# Paint Craftsman Green



## Ian Ariens 924 (Dec 22, 2015)

Hi,
Anyone know a good match for the Craftsman dark green on their 8 hp 27 inch snowblowers?
Have to paint the bucket this spring as its all surface rust now.

Thanks in advance


----------



## db130 (Feb 16, 2013)

Husqvarna 582974901. It's the OEM paint. Pricey, but an exact match.

Comes in a 12 ounce can.


----------



## Ian Ariens 924 (Dec 22, 2015)

db130 said:


> Husqvarna 582974901. It's the OEM paint. Pricey, but an exact match.
> 
> Comes in a 12 ounce can.



Ebay has it for $35.96 a can,thats more than I paid for the whole Snowblower. :wink2:
I was hoping for a tremclad match lol


----------



## Jackmels (Feb 18, 2013)

Take a chip from the machine to a good auto parts store. There should be something close for "Reasonable" money. $30 for a spray bomb is Ridiculous. Supply and demand I suppose.


----------



## db130 (Feb 16, 2013)

Oh wow, talk about price gouging! LOL!

I bought my last can from Sears Partsdirect last year. - I redeemed about $4.50 in rewards points and combined it with a 10% off promo. My total with $6.99 shipping was $16.xx. 

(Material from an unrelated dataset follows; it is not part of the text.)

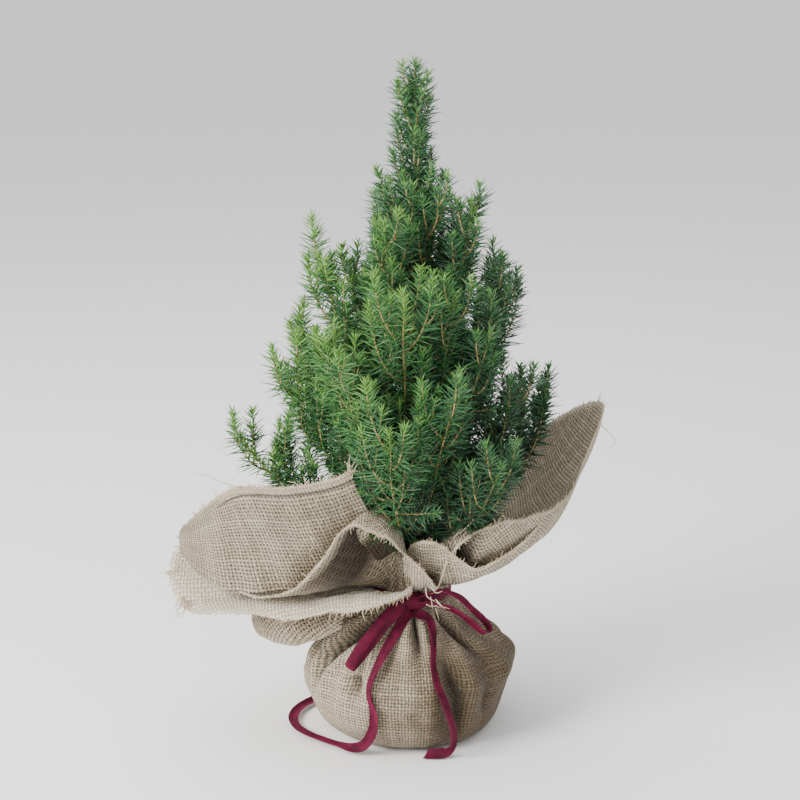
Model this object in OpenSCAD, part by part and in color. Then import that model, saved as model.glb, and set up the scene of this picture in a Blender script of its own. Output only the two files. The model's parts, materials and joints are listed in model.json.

They still have the 10% off promo and the can is $16.50

https://www.searspartsdirect.com/product/5hmqupwrhi-0071-917/id-582974901

I should also mention that my local craigslist has had several repainted craftsman snowblowers with non-matching paint and they look awful:


----------



## cranman (Jan 23, 2016)

I use Rustoleum dark Hunter Green


----------



## gregg (Nov 23, 2012)

At Ollie's Bargain Outlet last April, I picked up few cans of Dupli-Color Perfect Match "-Ford Deep Jewel Green Metallic". I sprayed a bit over top of existing and it is "as close as fuzz on a tick's ear"


----------